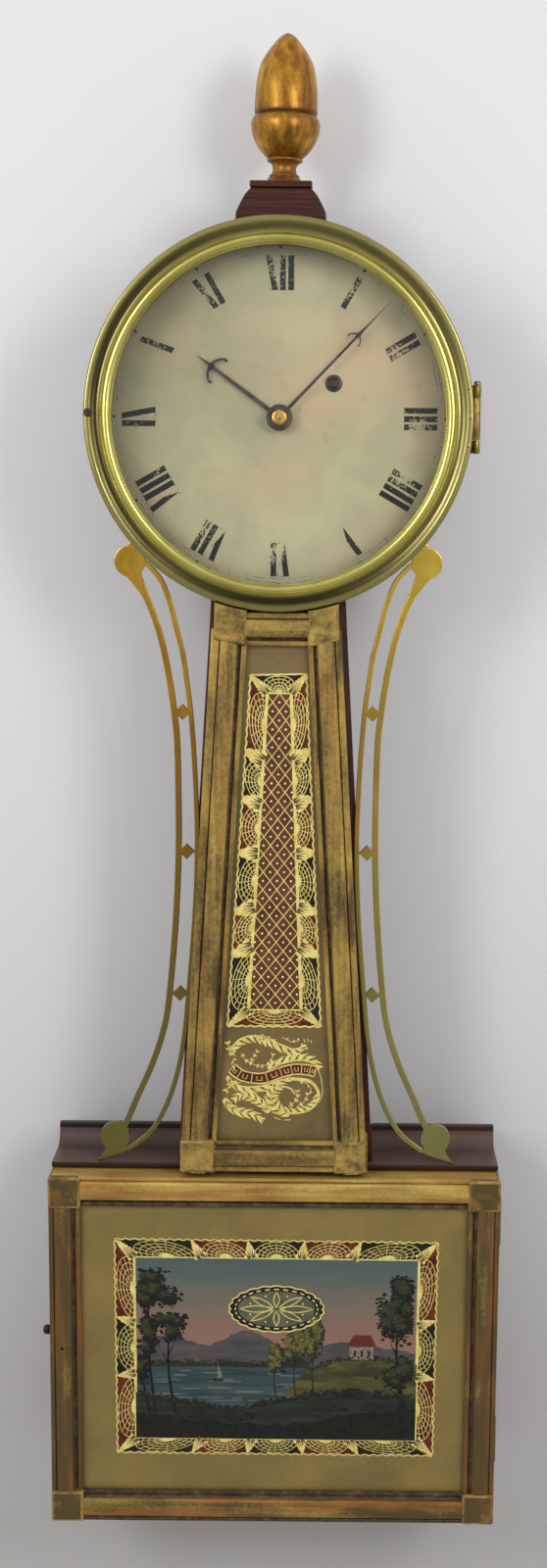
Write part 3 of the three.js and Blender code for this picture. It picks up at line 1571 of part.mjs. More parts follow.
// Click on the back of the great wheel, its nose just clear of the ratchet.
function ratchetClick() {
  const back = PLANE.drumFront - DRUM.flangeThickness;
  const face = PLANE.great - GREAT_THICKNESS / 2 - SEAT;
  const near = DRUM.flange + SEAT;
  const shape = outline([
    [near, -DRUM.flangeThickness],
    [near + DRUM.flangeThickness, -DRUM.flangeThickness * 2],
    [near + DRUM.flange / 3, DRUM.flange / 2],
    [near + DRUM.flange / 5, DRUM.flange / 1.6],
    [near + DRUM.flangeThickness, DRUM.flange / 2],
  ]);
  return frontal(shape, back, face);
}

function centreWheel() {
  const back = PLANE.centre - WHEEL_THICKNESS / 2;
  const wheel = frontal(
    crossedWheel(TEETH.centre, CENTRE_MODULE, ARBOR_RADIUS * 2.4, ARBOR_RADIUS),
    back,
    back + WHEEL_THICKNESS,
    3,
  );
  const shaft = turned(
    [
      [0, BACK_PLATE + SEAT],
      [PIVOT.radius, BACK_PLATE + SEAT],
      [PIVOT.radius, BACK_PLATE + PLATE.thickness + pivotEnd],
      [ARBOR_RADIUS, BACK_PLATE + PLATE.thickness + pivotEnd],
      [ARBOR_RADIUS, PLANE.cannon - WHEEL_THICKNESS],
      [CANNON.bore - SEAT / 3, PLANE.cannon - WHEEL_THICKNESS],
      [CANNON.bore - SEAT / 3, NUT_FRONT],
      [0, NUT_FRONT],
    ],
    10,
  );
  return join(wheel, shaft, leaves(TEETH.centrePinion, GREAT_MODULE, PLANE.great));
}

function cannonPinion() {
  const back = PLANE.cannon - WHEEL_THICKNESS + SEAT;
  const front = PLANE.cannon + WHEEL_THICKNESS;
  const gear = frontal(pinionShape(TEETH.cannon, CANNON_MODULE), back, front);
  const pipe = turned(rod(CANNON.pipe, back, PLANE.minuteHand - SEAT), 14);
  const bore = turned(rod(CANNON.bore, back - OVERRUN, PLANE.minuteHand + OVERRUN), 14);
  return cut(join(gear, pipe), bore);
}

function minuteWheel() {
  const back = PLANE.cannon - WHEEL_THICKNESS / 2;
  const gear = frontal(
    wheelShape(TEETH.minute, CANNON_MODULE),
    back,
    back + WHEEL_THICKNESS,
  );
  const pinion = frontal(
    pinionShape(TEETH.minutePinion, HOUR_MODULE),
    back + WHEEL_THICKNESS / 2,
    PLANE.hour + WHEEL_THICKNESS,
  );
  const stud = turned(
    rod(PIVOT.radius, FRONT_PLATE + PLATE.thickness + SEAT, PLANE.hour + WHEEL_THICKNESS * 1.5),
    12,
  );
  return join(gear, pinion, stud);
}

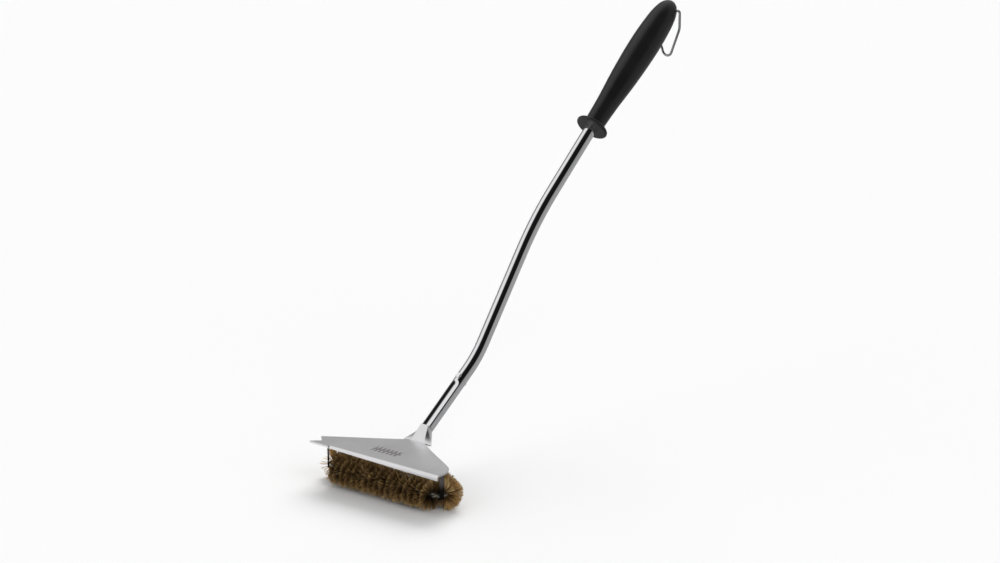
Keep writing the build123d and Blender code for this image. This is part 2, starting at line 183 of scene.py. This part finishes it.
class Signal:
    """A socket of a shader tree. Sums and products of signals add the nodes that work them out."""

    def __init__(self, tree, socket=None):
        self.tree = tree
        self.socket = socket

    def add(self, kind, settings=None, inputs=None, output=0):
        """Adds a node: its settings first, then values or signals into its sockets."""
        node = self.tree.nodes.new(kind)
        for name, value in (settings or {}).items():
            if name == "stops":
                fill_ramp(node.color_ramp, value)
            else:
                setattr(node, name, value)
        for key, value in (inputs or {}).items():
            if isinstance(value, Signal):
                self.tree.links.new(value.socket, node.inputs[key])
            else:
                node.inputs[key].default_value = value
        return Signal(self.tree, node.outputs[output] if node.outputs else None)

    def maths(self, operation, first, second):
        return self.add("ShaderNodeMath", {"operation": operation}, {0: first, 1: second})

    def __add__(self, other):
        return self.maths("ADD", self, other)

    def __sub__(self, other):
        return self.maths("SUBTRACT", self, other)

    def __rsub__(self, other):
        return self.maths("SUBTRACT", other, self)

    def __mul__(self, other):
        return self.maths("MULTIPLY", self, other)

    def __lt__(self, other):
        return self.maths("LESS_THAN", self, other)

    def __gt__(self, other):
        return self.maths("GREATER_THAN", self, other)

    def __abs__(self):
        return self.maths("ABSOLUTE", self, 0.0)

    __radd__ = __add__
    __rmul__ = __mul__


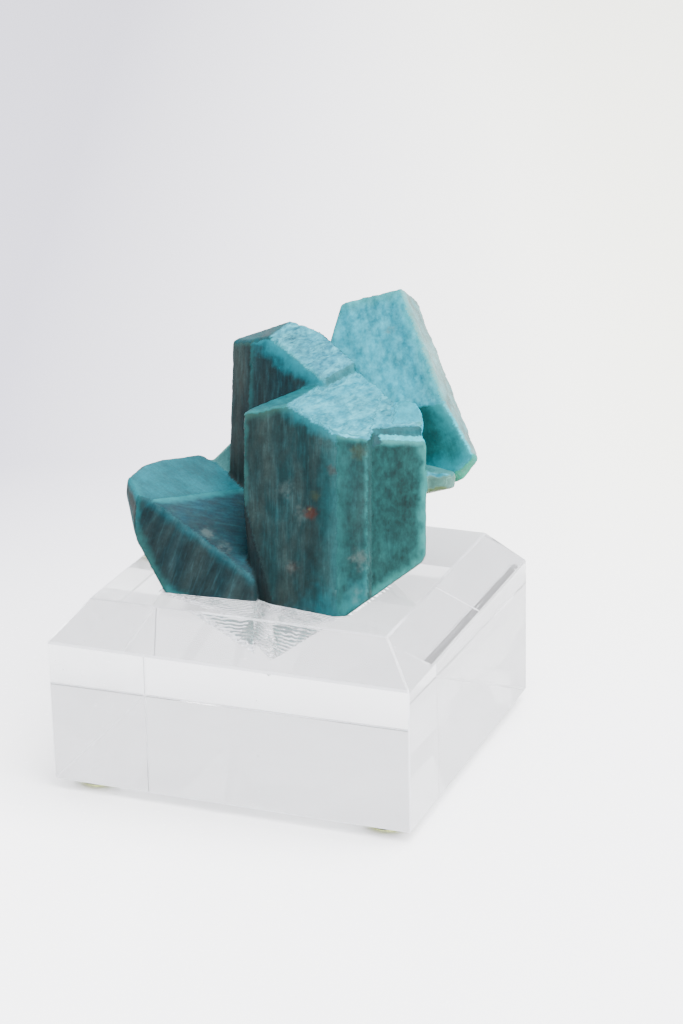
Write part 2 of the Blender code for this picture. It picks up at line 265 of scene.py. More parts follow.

Prompt: Quote the listing in full, please, keeping every line exact.

Solved exercise:
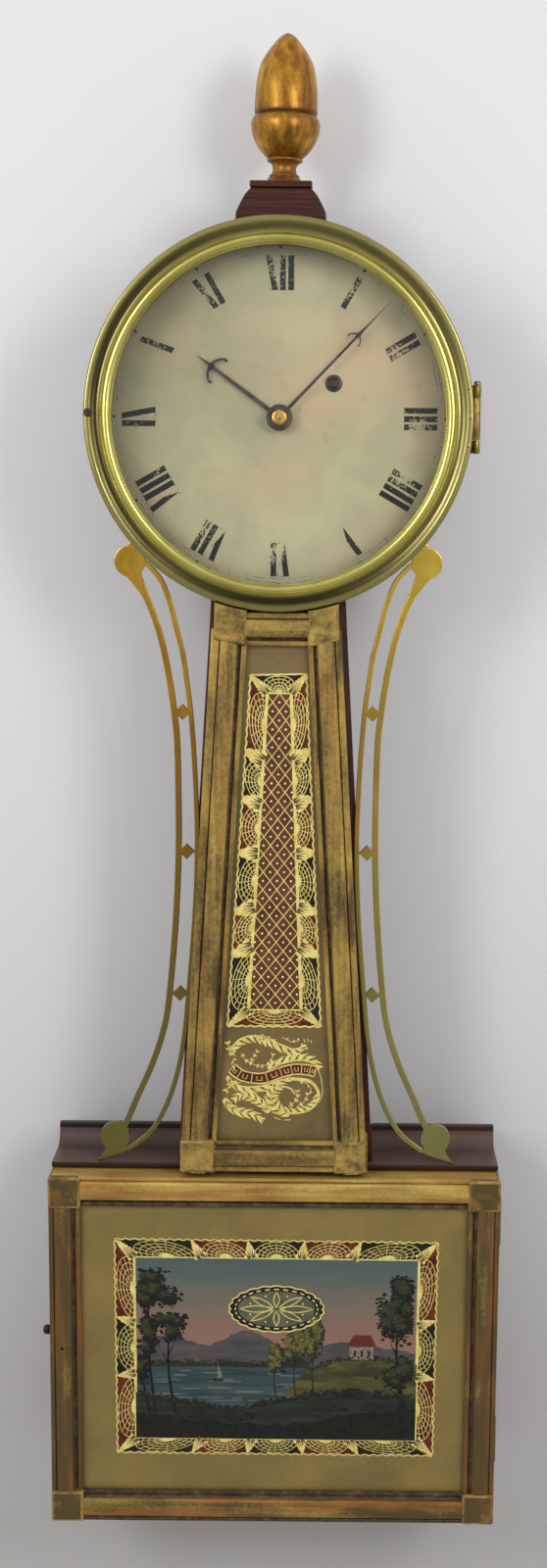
Write part 3 of the three.js and Blender code for this picture. It picks up at line 1571 of part.mjs. More parts follow.
// Click on the back of the great wheel, its nose just clear of the ratchet.
function ratchetClick() {
  const back = PLANE.drumFront - DRUM.flangeThickness;
  const face = PLANE.great - GREAT_THICKNESS / 2 - SEAT;
  const near = DRUM.flange + SEAT;
  const shape = outline([
    [near, -DRUM.flangeThickness],
    [near + DRUM.flangeThickness, -DRUM.flangeThickness * 2],
    [near + DRUM.flange / 3, DRUM.flange / 2],
    [near + DRUM.flange / 5, DRUM.flange / 1.6],
    [near + DRUM.flangeThickness, DRUM.flange / 2],
  ]);
  return frontal(shape, back, face);
}

function centreWheel() {
  const back = PLANE.centre - WHEEL_THICKNESS / 2;
  const wheel = frontal(
    crossedWheel(TEETH.centre, CENTRE_MODULE, ARBOR_RADIUS * 2.4, ARBOR_RADIUS),
    back,
    back + WHEEL_THICKNESS,
    3,
  );
  const shaft = turned(
    [
      [0, BACK_PLATE + SEAT],
      [PIVOT.radius, BACK_PLATE + SEAT],
      [PIVOT.radius, BACK_PLATE + PLATE.thickness + pivotEnd],
      [ARBOR_RADIUS, BACK_PLATE + PLATE.thickness + pivotEnd],
      [ARBOR_RADIUS, PLANE.cannon - WHEEL_THICKNESS],
      [CANNON.bore - SEAT / 3, PLANE.cannon - WHEEL_THICKNESS],
      [CANNON.bore - SEAT / 3, NUT_FRONT],
      [0, NUT_FRONT],
    ],
    10,
  );
  return join(wheel, shaft, leaves(TEETH.centrePinion, GREAT_MODULE, PLANE.great));
}

function cannonPinion() {
  const back = PLANE.cannon - WHEEL_THICKNESS + SEAT;
  const front = PLANE.cannon + WHEEL_THICKNESS;
  const gear = frontal(pinionShape(TEETH.cannon, CANNON_MODULE), back, front);
  const pipe = turned(rod(CANNON.pipe, back, PLANE.minuteHand - SEAT), 14);
  const bore = turned(rod(CANNON.bore, back - OVERRUN, PLANE.minuteHand + OVERRUN), 14);
  return cut(join(gear, pipe), bore);
}

function minuteWheel() {
  const back = PLANE.cannon - WHEEL_THICKNESS / 2;
  const gear = frontal(
    wheelShape(TEETH.minute, CANNON_MODULE),
    back,
    back + WHEEL_THICKNESS,
  );
  const pinion = frontal(
    pinionShape(TEETH.minutePinion, HOUR_MODULE),
    back + WHEEL_THICKNESS / 2,
    PLANE.hour + WHEEL_THICKNESS,
  );
  const stud = turned(
    rod(PIVOT.radius, FRONT_PLATE + PLATE.thickness + SEAT, PLANE.hour + WHEEL_THICKNESS * 1.5),
    12,
  );
  return join(gear, pinion, stud);
}

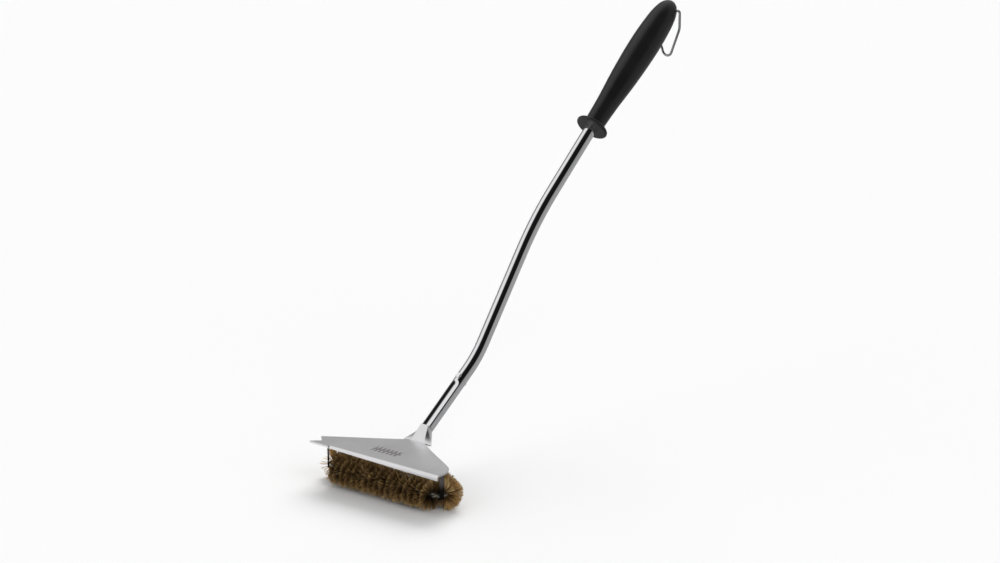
Keep writing the build123d and Blender code for this image. This is part 2, starting at line 183 of scene.py. This part finishes it.
class Signal:
    """A socket of a shader tree. Sums and products of signals add the nodes that work them out."""

    def __init__(self, tree, socket=None):
        self.tree = tree
        self.socket = socket

    def add(self, kind, settings=None, inputs=None, output=0):
        """Adds a node: its settings first, then values or signals into its sockets."""
        node = self.tree.nodes.new(kind)
        for name, value in (settings or {}).items():
            if name == "stops":
                fill_ramp(node.color_ramp, value)
            else:
                setattr(node, name, value)
        for key, value in (inputs or {}).items():
            if isinstance(value, Signal):
                self.tree.links.new(value.socket, node.inputs[key])
            else:
                node.inputs[key].default_value = value
        return Signal(self.tree, node.outputs[output] if node.outputs else None)

    def maths(self, operation, first, second):
        return self.add("ShaderNodeMath", {"operation": operation}, {0: first, 1: second})

    def __add__(self, other):
        return self.maths("ADD", self, other)

    def __sub__(self, other):
        return self.maths("SUBTRACT", self, other)

    def __rsub__(self, other):
        return self.maths("SUBTRACT", other, self)

    def __mul__(self, other):
        return self.maths("MULTIPLY", self, other)

    def __lt__(self, other):
        return self.maths("LESS_THAN", self, other)

    def __gt__(self, other):
        return self.maths("GREATER_THAN", self, other)

    def __abs__(self):
        return self.maths("ABSOLUTE", self, 0.0)

    __radd__ = __add__
    __rmul__ = __mul__


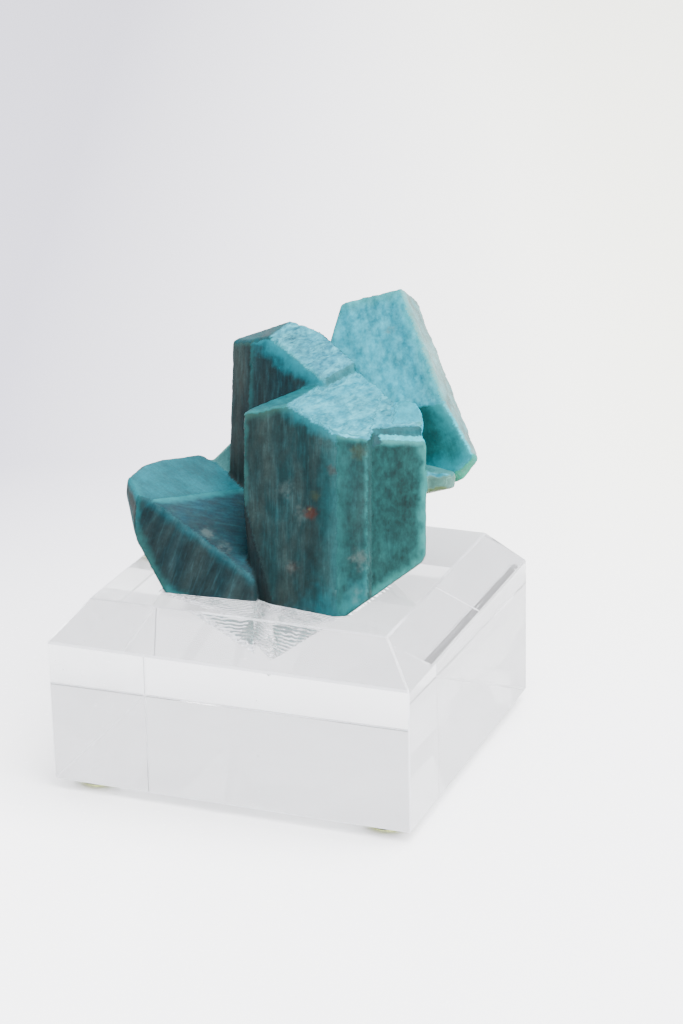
Write part 2 of the Blender code for this picture. It picks up at line 265 of scene.py. More parts follow.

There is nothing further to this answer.